▶ _INSTRUCTION_
Reproduce the lines below from the one that contains "What parts and" through the end, inclusive, and add nothing.

------ RECORDS TO PROCESS ------

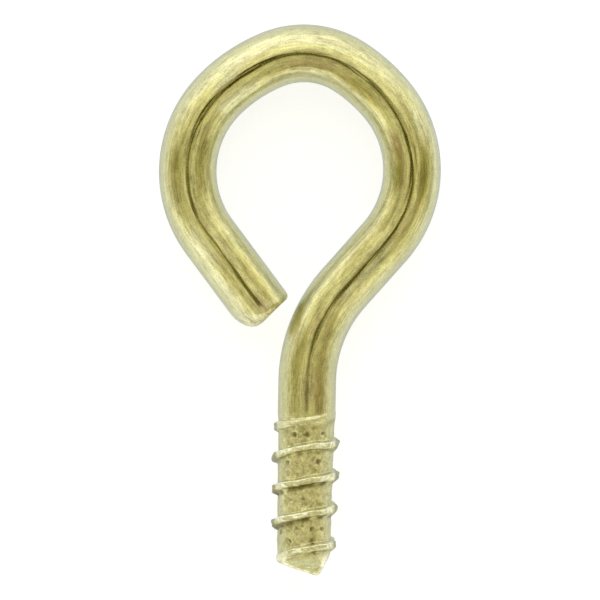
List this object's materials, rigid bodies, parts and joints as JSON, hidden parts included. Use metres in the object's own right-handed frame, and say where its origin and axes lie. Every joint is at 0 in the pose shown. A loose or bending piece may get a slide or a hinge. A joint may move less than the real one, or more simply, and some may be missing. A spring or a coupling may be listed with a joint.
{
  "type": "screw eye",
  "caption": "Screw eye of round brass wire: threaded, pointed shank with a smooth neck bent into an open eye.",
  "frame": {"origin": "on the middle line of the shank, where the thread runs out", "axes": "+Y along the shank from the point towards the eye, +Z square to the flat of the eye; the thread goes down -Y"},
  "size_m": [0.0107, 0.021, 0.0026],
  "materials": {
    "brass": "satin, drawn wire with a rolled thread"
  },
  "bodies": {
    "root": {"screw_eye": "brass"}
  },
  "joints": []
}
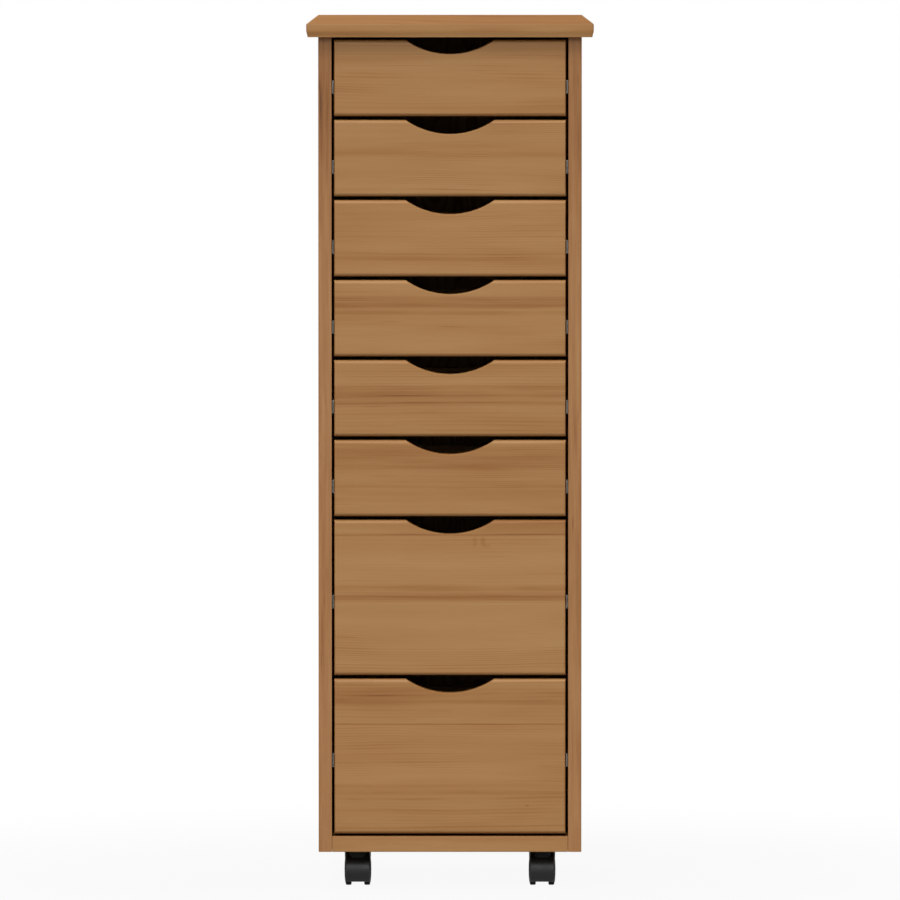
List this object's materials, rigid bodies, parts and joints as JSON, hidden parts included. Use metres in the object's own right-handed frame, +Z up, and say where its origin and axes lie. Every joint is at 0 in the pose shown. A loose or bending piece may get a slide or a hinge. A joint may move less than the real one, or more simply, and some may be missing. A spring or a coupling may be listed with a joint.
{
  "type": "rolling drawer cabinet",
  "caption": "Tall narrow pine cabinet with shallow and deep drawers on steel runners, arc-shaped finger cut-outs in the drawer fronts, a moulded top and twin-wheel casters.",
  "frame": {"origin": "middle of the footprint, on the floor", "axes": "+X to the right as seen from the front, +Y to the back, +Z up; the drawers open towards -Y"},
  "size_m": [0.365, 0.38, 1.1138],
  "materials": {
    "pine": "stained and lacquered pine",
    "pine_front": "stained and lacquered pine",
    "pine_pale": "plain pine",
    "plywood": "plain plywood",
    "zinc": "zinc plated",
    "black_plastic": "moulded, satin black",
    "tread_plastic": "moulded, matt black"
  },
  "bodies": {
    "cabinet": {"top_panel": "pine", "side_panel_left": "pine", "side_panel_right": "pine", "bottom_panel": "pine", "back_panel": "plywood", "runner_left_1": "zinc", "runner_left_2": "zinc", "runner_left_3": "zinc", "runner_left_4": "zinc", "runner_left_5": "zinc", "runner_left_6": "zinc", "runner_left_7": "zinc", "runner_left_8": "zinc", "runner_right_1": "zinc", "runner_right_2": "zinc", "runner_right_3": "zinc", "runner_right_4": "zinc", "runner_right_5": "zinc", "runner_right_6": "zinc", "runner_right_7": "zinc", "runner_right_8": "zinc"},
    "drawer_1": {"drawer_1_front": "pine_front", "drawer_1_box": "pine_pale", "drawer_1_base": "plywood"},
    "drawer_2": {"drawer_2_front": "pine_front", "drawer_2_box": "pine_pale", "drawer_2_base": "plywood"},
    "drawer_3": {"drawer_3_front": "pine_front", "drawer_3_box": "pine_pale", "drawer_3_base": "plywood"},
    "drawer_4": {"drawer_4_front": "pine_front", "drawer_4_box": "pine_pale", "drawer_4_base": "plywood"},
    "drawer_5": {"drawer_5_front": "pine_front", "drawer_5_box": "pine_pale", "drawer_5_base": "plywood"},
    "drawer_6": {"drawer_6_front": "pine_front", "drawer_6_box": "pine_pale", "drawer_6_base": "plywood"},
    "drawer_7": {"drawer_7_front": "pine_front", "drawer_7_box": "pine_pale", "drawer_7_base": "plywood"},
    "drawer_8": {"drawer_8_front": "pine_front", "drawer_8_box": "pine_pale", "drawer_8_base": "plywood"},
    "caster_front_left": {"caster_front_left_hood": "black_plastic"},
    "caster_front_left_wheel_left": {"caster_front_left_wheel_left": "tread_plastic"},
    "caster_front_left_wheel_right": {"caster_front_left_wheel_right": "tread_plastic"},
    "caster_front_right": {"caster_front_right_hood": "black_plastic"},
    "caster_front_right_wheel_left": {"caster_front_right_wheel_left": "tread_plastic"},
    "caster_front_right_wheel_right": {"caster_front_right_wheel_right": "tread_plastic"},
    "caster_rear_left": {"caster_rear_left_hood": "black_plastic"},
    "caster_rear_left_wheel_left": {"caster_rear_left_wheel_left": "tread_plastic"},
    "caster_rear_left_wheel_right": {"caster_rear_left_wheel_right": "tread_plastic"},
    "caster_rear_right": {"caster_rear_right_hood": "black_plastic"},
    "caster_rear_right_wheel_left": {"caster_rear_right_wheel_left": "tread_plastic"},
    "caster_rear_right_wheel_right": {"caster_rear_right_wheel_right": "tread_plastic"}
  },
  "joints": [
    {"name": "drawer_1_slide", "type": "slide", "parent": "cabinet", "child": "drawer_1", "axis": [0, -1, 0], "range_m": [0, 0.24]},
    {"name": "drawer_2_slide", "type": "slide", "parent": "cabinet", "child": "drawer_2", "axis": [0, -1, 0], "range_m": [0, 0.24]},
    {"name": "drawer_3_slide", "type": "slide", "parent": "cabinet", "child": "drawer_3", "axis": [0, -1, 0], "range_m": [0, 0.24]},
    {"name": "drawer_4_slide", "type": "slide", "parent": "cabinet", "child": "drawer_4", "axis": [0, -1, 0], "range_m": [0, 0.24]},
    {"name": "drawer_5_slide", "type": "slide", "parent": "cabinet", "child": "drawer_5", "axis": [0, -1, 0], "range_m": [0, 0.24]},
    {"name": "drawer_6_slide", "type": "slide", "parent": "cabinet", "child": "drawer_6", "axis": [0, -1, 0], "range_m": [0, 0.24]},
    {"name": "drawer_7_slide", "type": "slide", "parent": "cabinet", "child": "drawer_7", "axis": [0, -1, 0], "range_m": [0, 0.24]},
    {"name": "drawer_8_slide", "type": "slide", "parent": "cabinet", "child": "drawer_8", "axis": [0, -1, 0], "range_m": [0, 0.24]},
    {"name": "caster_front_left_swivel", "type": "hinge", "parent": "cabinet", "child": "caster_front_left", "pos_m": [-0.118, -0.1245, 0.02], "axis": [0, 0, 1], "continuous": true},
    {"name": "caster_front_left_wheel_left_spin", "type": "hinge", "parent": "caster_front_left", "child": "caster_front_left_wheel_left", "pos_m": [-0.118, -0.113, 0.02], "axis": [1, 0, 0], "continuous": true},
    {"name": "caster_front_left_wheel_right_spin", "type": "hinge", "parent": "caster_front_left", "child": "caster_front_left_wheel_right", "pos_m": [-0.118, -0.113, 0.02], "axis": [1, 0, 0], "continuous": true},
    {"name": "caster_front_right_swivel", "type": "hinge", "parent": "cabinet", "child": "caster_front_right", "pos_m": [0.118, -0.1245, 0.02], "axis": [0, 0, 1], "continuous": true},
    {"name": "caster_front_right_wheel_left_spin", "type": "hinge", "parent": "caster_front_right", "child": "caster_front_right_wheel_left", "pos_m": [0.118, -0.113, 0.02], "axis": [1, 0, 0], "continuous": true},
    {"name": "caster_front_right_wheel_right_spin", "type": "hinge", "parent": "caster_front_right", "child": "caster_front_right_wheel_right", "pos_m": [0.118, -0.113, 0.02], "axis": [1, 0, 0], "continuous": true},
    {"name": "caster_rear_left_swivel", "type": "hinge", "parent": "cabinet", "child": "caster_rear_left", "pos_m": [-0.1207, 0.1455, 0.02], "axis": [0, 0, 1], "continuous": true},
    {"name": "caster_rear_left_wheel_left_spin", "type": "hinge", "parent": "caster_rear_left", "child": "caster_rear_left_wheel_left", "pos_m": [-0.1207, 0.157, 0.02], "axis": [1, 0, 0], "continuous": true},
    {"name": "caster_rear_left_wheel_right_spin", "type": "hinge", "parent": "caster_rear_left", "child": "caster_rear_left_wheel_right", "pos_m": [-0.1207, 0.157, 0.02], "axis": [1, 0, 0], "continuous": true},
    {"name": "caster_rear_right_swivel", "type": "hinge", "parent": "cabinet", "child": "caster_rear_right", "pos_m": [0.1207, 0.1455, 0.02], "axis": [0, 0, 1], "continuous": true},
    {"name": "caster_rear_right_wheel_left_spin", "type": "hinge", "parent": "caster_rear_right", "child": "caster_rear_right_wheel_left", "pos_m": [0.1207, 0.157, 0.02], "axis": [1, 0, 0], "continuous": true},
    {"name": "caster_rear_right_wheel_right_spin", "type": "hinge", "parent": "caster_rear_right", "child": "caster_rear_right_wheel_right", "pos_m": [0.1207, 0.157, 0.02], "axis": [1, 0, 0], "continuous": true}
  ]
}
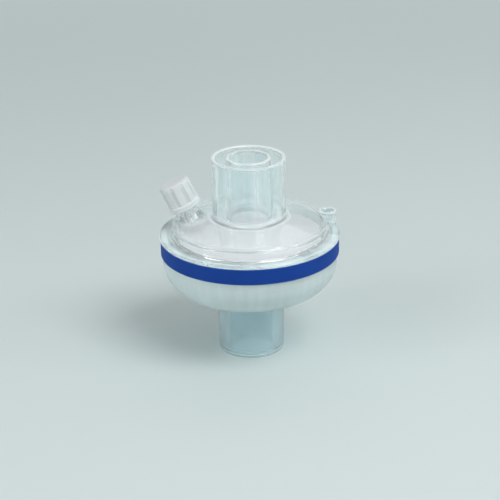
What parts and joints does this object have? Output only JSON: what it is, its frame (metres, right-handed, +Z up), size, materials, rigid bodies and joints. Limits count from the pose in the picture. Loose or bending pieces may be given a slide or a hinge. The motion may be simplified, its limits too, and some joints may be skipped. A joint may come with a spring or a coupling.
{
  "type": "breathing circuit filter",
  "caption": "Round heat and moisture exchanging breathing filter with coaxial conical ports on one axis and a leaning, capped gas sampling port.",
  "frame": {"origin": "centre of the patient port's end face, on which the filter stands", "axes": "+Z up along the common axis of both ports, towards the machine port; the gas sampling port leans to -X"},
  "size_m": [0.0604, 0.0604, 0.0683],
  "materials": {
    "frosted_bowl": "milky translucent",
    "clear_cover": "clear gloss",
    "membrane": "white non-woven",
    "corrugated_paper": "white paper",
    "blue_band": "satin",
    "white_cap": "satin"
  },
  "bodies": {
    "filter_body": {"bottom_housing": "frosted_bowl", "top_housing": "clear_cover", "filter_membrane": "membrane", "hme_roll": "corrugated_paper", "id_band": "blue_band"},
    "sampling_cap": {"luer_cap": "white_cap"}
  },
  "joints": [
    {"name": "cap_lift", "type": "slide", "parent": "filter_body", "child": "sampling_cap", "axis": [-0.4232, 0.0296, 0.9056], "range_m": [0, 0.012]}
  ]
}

------

▶ _TASK RESULT_
What parts and joints does this object have? Output only JSON: what it is, its frame (metres, right-handed, +Z up), size, materials, rigid bodies and joints. Limits count from the pose in the picture. Loose or bending pieces may be given a slide or a hinge. The motion may be simplified, its limits too, and some joints may be skipped. A joint may come with a spring or a coupling.
{
  "type": "breathing circuit filter",
  "caption": "Round heat and moisture exchanging breathing filter with coaxial conical ports on one axis and a leaning, capped gas sampling port.",
  "frame": {"origin": "centre of the patient port's end face, on which the filter stands", "axes": "+Z up along the common axis of both ports, towards the machine port; the gas sampling port leans to -X"},
  "size_m": [0.0604, 0.0604, 0.0683],
  "materials": {
    "frosted_bowl": "milky translucent",
    "clear_cover": "clear gloss",
    "membrane": "white non-woven",
    "corrugated_paper": "white paper",
    "blue_band": "satin",
    "white_cap": "satin"
  },
  "bodies": {
    "filter_body": {"bottom_housing": "frosted_bowl", "top_housing": "clear_cover", "filter_membrane": "membrane", "hme_roll": "corrugated_paper", "id_band": "blue_band"},
    "sampling_cap": {"luer_cap": "white_cap"}
  },
  "joints": [
    {"name": "cap_lift", "type": "slide", "parent": "filter_body", "child": "sampling_cap", "axis": [-0.4232, 0.0296, 0.9056], "range_m": [0, 0.012]}
  ]
}